- **What is being asked**: In the lines below, how many hold the word "their"? Answer only with the number.

- **Dataset records**:
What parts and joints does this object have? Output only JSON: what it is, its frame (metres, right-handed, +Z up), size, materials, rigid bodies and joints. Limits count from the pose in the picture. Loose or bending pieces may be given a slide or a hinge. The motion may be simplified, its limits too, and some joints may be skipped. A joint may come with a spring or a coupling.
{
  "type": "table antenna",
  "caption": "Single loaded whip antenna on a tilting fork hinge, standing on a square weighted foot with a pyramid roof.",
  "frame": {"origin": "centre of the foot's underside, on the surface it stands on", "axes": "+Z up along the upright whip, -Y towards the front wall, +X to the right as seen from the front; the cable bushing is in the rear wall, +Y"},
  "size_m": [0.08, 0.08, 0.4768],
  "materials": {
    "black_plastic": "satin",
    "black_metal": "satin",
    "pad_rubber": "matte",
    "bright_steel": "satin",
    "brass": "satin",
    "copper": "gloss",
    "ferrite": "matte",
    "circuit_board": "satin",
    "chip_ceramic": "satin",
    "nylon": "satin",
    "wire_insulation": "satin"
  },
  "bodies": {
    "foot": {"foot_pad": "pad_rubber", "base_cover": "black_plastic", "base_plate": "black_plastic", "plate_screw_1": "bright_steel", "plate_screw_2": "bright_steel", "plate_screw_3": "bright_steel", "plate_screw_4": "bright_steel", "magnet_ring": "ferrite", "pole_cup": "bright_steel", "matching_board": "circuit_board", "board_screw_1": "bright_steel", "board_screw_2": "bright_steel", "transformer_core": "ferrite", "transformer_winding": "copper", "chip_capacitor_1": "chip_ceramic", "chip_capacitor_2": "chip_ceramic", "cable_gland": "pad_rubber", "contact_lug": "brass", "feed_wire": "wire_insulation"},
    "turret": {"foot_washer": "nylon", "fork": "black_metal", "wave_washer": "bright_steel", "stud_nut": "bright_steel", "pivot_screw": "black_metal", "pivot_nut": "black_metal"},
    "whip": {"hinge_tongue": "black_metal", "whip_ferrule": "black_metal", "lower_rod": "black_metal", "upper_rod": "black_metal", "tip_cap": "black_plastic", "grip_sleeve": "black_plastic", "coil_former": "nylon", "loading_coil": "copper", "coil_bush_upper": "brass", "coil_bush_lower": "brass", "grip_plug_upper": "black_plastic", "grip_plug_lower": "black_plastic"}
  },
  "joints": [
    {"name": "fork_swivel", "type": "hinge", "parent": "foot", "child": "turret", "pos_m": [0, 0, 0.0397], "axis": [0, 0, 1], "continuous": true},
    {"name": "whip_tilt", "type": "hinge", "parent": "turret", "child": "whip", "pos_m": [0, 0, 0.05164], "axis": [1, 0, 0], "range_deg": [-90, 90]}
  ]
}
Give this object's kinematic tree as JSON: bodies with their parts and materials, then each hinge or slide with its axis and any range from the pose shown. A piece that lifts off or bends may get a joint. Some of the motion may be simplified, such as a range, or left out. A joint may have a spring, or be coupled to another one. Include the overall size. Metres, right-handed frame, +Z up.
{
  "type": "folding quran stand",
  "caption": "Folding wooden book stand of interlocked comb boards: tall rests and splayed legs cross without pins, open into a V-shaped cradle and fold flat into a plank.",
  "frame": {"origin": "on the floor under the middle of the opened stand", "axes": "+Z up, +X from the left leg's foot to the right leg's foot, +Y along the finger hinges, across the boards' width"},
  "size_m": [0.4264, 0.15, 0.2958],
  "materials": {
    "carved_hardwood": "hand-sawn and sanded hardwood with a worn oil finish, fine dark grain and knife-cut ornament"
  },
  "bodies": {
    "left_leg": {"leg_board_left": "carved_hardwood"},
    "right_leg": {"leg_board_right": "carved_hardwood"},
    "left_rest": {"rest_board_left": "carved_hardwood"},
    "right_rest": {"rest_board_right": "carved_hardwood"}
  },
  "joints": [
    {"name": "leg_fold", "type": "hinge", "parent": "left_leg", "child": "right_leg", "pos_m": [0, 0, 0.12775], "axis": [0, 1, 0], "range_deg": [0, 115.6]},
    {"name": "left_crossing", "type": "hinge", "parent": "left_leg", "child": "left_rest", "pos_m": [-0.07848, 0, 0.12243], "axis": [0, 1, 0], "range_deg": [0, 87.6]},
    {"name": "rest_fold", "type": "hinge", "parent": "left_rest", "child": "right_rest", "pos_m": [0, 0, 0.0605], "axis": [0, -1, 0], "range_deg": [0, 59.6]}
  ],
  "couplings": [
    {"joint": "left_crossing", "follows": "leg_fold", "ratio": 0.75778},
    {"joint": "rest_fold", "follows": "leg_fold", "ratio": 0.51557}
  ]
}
--
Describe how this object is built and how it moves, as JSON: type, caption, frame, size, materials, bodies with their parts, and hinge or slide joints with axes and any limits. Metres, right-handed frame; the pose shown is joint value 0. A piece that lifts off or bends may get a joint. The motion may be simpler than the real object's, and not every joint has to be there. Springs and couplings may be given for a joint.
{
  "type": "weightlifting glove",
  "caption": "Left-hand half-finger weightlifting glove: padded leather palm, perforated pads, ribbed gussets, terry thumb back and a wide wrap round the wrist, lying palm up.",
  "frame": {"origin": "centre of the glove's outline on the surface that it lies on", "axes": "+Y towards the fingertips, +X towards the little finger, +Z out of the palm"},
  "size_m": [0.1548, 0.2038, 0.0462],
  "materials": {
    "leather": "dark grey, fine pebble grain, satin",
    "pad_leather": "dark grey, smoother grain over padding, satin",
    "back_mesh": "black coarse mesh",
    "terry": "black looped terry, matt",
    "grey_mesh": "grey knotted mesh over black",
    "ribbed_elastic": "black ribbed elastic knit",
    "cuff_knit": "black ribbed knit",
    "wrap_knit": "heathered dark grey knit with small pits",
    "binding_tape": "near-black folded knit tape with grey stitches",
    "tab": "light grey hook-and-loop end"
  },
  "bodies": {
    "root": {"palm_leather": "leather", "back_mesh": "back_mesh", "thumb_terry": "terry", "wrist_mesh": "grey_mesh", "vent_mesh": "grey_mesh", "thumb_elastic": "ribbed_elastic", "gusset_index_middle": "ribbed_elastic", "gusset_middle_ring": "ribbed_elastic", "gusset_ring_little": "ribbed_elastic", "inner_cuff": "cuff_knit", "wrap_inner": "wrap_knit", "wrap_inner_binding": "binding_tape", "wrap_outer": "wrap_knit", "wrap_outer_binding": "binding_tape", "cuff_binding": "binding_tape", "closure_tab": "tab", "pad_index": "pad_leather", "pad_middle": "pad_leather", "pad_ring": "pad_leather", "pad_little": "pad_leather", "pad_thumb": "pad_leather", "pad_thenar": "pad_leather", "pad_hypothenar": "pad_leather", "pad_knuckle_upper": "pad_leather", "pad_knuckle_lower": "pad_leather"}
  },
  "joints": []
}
==
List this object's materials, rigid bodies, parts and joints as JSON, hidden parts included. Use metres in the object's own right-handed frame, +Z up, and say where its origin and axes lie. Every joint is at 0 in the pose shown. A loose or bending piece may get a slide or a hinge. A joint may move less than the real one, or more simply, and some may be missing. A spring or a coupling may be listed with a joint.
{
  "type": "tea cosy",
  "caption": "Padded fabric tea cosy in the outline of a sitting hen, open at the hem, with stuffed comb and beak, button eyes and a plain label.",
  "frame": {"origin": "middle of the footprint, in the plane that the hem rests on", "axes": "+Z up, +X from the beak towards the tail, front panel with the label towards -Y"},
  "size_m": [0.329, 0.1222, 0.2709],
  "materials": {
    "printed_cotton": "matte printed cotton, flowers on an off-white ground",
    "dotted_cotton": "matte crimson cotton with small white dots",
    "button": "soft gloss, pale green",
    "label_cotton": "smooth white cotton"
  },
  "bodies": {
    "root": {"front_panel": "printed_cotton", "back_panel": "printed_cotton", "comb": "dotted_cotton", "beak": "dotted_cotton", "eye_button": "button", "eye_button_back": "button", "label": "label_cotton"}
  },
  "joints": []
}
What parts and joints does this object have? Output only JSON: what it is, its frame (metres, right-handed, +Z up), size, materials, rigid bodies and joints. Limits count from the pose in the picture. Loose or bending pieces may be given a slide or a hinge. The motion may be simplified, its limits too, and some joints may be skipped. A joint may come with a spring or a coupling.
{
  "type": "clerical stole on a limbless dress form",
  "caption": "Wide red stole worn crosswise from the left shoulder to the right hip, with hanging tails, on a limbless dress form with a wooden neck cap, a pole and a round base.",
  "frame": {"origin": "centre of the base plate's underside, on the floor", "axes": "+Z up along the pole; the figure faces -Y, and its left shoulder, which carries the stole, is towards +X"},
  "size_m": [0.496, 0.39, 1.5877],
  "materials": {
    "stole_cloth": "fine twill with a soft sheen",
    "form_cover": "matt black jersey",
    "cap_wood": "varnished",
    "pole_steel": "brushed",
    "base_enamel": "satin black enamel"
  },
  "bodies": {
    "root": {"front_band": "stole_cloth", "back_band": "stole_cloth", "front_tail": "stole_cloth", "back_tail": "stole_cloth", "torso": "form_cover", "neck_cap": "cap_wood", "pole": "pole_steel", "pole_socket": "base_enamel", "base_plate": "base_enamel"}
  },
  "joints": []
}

- **Result of this exercise**: 2